- Recorded information -
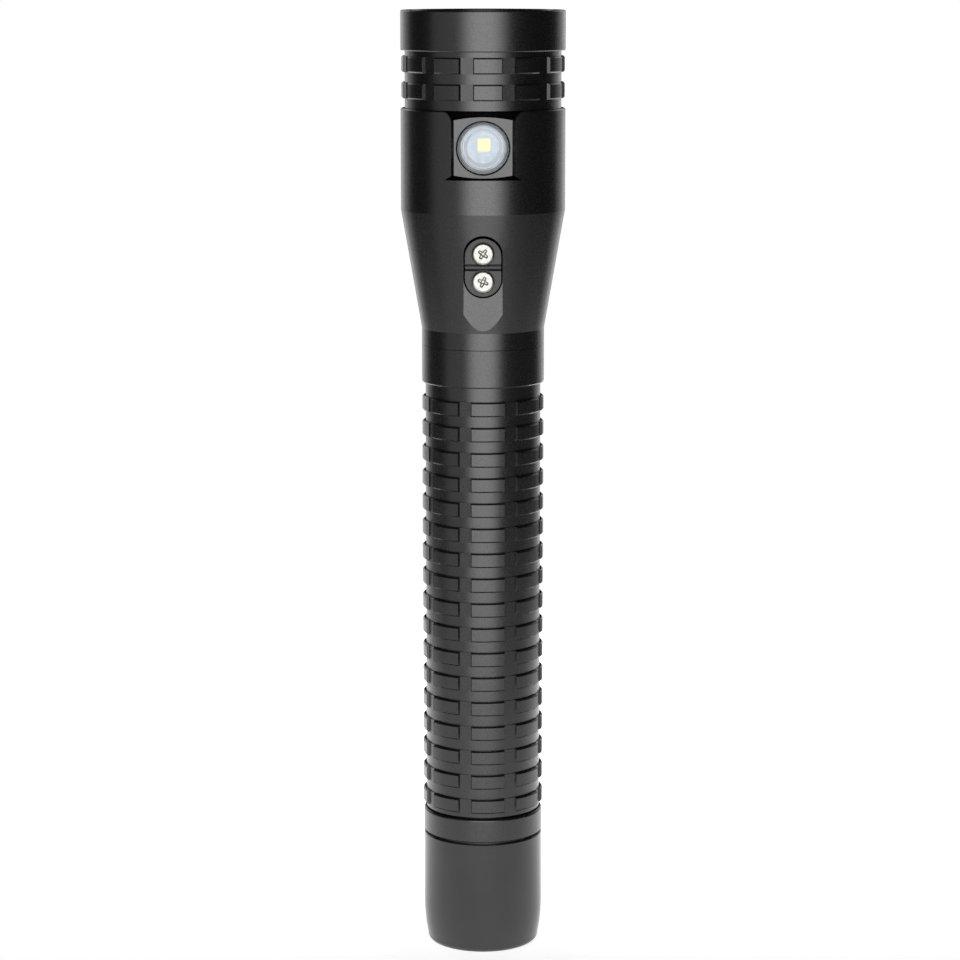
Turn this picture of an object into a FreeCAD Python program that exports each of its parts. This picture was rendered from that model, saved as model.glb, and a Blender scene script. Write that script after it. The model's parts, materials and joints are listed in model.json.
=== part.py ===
"""Dual-light duty flashlight, in millimetres.

The origin is the centre of the flat tail. +Z runs up the axis to the front
lens, the side light and the charging contacts face -Y, and the switches face +Y.
"""
import FreeCAD, Part
import math
import os

from FreeCAD import Vector

# ---- outside sizes along the axis, from the tail up ----
TAIL_BOOT_LENGTH = 29.25
TAIL_SEAM = 0.5
TAIL_RING_HEIGHT = 6.1
TAIL_GAP = 0.4
END_FLANGE_HEIGHT = 1.15
GRIP_ROWS = 17
GRIP_PITCH = 6.4125
GRIP_ROW_HEIGHT = 3.65
GRIP_TOP_GROOVE = 3.55
COLLAR_HEIGHT = 9.5
NECK_HEIGHT = 4.3
CONE_HEIGHT = 29.95
DRUM_HEIGHT = 25.4
FIN_ROW_HEIGHT = 4.0
FIN_GROOVES = (2.5, 2.5, 1.4)
BEZEL_HEIGHT = 9.9

# ---- outside radii ----
TAIL_R = 15.25
TAIL_BASE_R = 12.9
TAIL_CURVE_HEIGHT = 11.2
TAIL_EDGE_R = 14.3
TAIL_EDGE_HEIGHT = 1.7
GRIP_R = 15.45
GRIP_CORE_R = 14.6
NECK_R = 15.5
HEAD_R = 20.7
FIN_R = 20.5
FIN_CORE_R = 19.65

# ---- pads of the grip and of the cooling collar ----
GRIP_PADS = 8
GRIP_GAP = 2.94
GRIP_GAP_FLOOR = 14.78
GRIP_TURN = 5.0
GRIP_BEVEL = 0.35
GRIP_WALL_LEAN = 0.36
FIN_PADS = 12
FIN_GAP = 3.14
FIN_GAP_FLOOR = 19.7
FIN_TURN = 3.4
FIN_BEVEL = 0.35
FIN_WALL_LEAN = 0.38
GAP_BEVEL = 0.1

# ---- side light ----
FLOOD_BELOW_EDGE = 9.1
FLOOD_FACE = 18.1
FLOOD_PAD_HALF = 7.2
FLOOD_WALL_DRAFT = 0.64
FLOOD_GROOVE_R = 17.4
FLOOD_GROOVE_SINK = 2.0
FLOOD_GROOVE_DEPTH = 8.6
FLOOD_DRUM_RISE = 0.75
FLOOD_PAD_TOP = 7.6
FLOOD_PAD_BOTTOM = 7.4
FLOOD_TOP_ROUND = 3.4
FLOOD_TOP_SWEEP = 0.97
FLOOD_BOTTOM_GAP = 0.4
FLOOD_FLARE = 1.1
FLOOD_BORE_R = 6.72
FLOOD_SEAL_R = 0.16
FLOOD_LENS_R = 6.38
FLOOD_LENS_THICK = 2.2
FLOOD_LENS_PROUD = 0.15
FLOOD_LENS_BEVEL = 1.2
FLOOD_SEAT_THICK = 0.3
FLOOD_CUP_DEPTH = 2.8
FLOOD_CUP_MOUTH_R = 5.2
FLOOD_CUP_WALL_R = 4.4
FLOOD_CUP_FLOOR_R = 4.0
FLOOD_CUP_STEP = 0.9
FLOOD_CUP_PLAY = 0.15
FLOOD_BOARD_THICK = 1.2
FLOOD_BOARD_HALF = 5.0
FLOOD_LED_HALF = 1.75
FLOOD_LED_THICK = 0.8
FLOOD_LED_RISE = 0.6
FLOOD_LED_ASIDE = 0.25

# ---- charging contacts ----
SLOT_HALF = 4.88
SLOT_FLOOR = 15.62
CONTACT_DROP = 63.0
CONTACT_PITCH = 6.9
CONTACT_BLOCK_HALF = 4.5
CONTACT_BLOCK_LENGTH = 14.4
CONTACT_BLOCK_PROUD = 0.7
CONTACT_BLOCK_DEPTH = 3.9
CONTACT_VALLEY_HALF = 0.85
CONTACT_GAP_TOP = 1.0
CONTACT_GAP_BOTTOM = 0.5
CONTACT_VALLEY_DEPTH = 0.6
CONTACT_SCREW_HEAD_R = 2.75
CONTACT_SCREW_HEAD = 1.7
CONTACT_SCREW_SEAT = 0.35
CONTACT_SCREW_R = 1.45
CONTACT_SCREW_TURNS = (22.0, 35.0)
CONTACT_SCREW_SHANK = 3.6
CONTACT_SCREW_FLAT = 0.78
CONTACT_SCREW_SHOULDER = 1.15
CROSS_R = 0.48
CROSS_LENGTH = 2.9
CROSS_SINK = 0.12
CROSS_DEPTH = 1.1
INSERT_R = 2.05
INSERT_PIN_R = 0.6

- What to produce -
Each line of the listing should be copied exactly.

- Right answer -
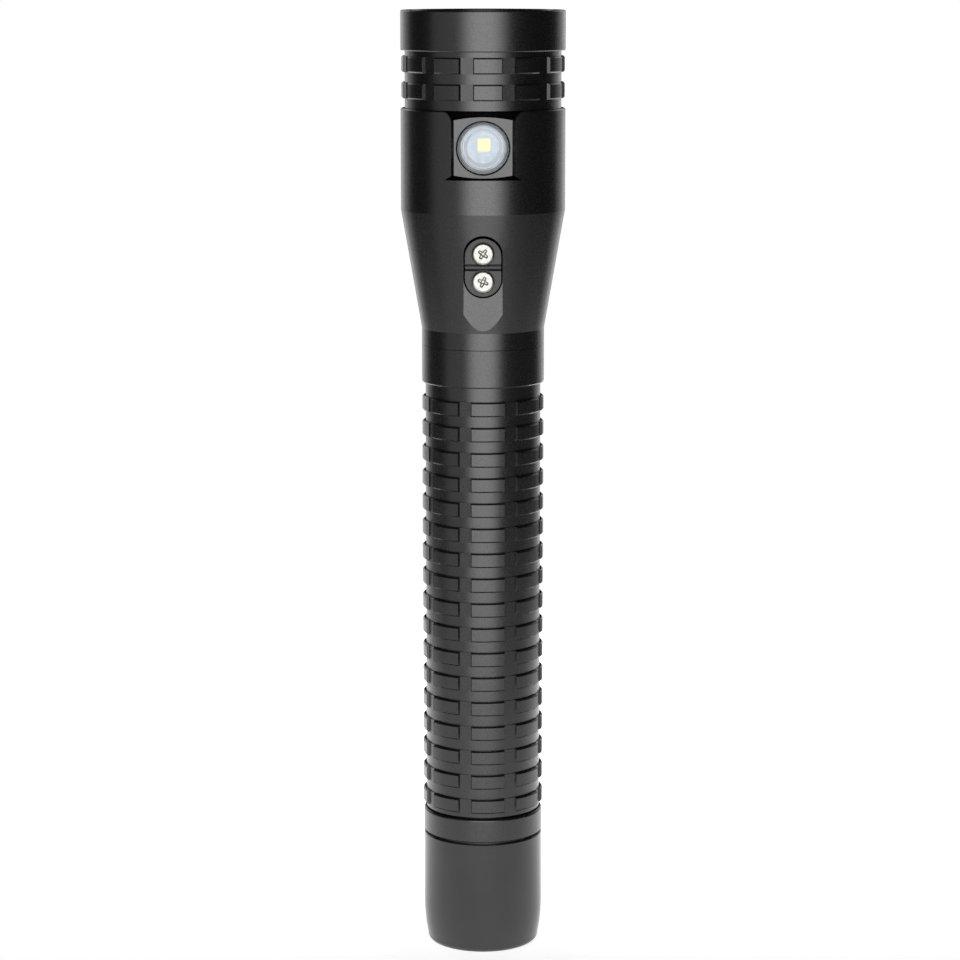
Turn this picture of an object into a FreeCAD Python program that exports each of its parts. This picture was rendered from that model, saved as model.glb, and a Blender scene script. Write that script after it. The model's parts, materials and joints are listed in model.json.
=== part.py ===
"""Dual-light duty flashlight, in millimetres.

The origin is the centre of the flat tail. +Z runs up the axis to the front
lens, the side light and the charging contacts face -Y, and the switches face +Y.
"""
import FreeCAD, Part
import math
import os

from FreeCAD import Vector

# ---- outside sizes along the axis, from the tail up ----
TAIL_BOOT_LENGTH = 29.25
TAIL_SEAM = 0.5
TAIL_RING_HEIGHT = 6.1
TAIL_GAP = 0.4
END_FLANGE_HEIGHT = 1.15
GRIP_ROWS = 17
GRIP_PITCH = 6.4125
GRIP_ROW_HEIGHT = 3.65
GRIP_TOP_GROOVE = 3.55
COLLAR_HEIGHT = 9.5
NECK_HEIGHT = 4.3
CONE_HEIGHT = 29.95
DRUM_HEIGHT = 25.4
FIN_ROW_HEIGHT = 4.0
FIN_GROOVES = (2.5, 2.5, 1.4)
BEZEL_HEIGHT = 9.9

# ---- outside radii ----
TAIL_R = 15.25
TAIL_BASE_R = 12.9
TAIL_CURVE_HEIGHT = 11.2
TAIL_EDGE_R = 14.3
TAIL_EDGE_HEIGHT = 1.7
GRIP_R = 15.45
GRIP_CORE_R = 14.6
NECK_R = 15.5
HEAD_R = 20.7
FIN_R = 20.5
FIN_CORE_R = 19.65

# ---- pads of the grip and of the cooling collar ----
GRIP_PADS = 8
GRIP_GAP = 2.94
GRIP_GAP_FLOOR = 14.78
GRIP_TURN = 5.0
GRIP_BEVEL = 0.35
GRIP_WALL_LEAN = 0.36
FIN_PADS = 12
FIN_GAP = 3.14
FIN_GAP_FLOOR = 19.7
FIN_TURN = 3.4
FIN_BEVEL = 0.35
FIN_WALL_LEAN = 0.38
GAP_BEVEL = 0.1

# ---- side light ----
FLOOD_BELOW_EDGE = 9.1
FLOOD_FACE = 18.1
FLOOD_PAD_HALF = 7.2
FLOOD_WALL_DRAFT = 0.64
FLOOD_GROOVE_R = 17.4
FLOOD_GROOVE_SINK = 2.0
FLOOD_GROOVE_DEPTH = 8.6
FLOOD_DRUM_RISE = 0.75
FLOOD_PAD_TOP = 7.6
FLOOD_PAD_BOTTOM = 7.4
FLOOD_TOP_ROUND = 3.4
FLOOD_TOP_SWEEP = 0.97
FLOOD_BOTTOM_GAP = 0.4
FLOOD_FLARE = 1.1
FLOOD_BORE_R = 6.72
FLOOD_SEAL_R = 0.16
FLOOD_LENS_R = 6.38
FLOOD_LENS_THICK = 2.2
FLOOD_LENS_PROUD = 0.15
FLOOD_LENS_BEVEL = 1.2
FLOOD_SEAT_THICK = 0.3
FLOOD_CUP_DEPTH = 2.8
FLOOD_CUP_MOUTH_R = 5.2
FLOOD_CUP_WALL_R = 4.4
FLOOD_CUP_FLOOR_R = 4.0
FLOOD_CUP_STEP = 0.9
FLOOD_CUP_PLAY = 0.15
FLOOD_BOARD_THICK = 1.2
FLOOD_BOARD_HALF = 5.0
FLOOD_LED_HALF = 1.75
FLOOD_LED_THICK = 0.8
FLOOD_LED_RISE = 0.6
FLOOD_LED_ASIDE = 0.25

# ---- charging contacts ----
SLOT_HALF = 4.88
SLOT_FLOOR = 15.62
CONTACT_DROP = 63.0
CONTACT_PITCH = 6.9
CONTACT_BLOCK_HALF = 4.5
CONTACT_BLOCK_LENGTH = 14.4
CONTACT_BLOCK_PROUD = 0.7
CONTACT_BLOCK_DEPTH = 3.9
CONTACT_VALLEY_HALF = 0.85
CONTACT_GAP_TOP = 1.0
CONTACT_GAP_BOTTOM = 0.5
CONTACT_VALLEY_DEPTH = 0.6
CONTACT_SCREW_HEAD_R = 2.75
CONTACT_SCREW_HEAD = 1.7
CONTACT_SCREW_SEAT = 0.35
CONTACT_SCREW_R = 1.45
CONTACT_SCREW_TURNS = (22.0, 35.0)
CONTACT_SCREW_SHANK = 3.6
CONTACT_SCREW_FLAT = 0.78
CONTACT_SCREW_SHOULDER = 1.15
CROSS_R = 0.48
CROSS_LENGTH = 2.9
CROSS_SINK = 0.12
CROSS_DEPTH = 1.1
INSERT_R = 2.05
INSERT_PIN_R = 0.6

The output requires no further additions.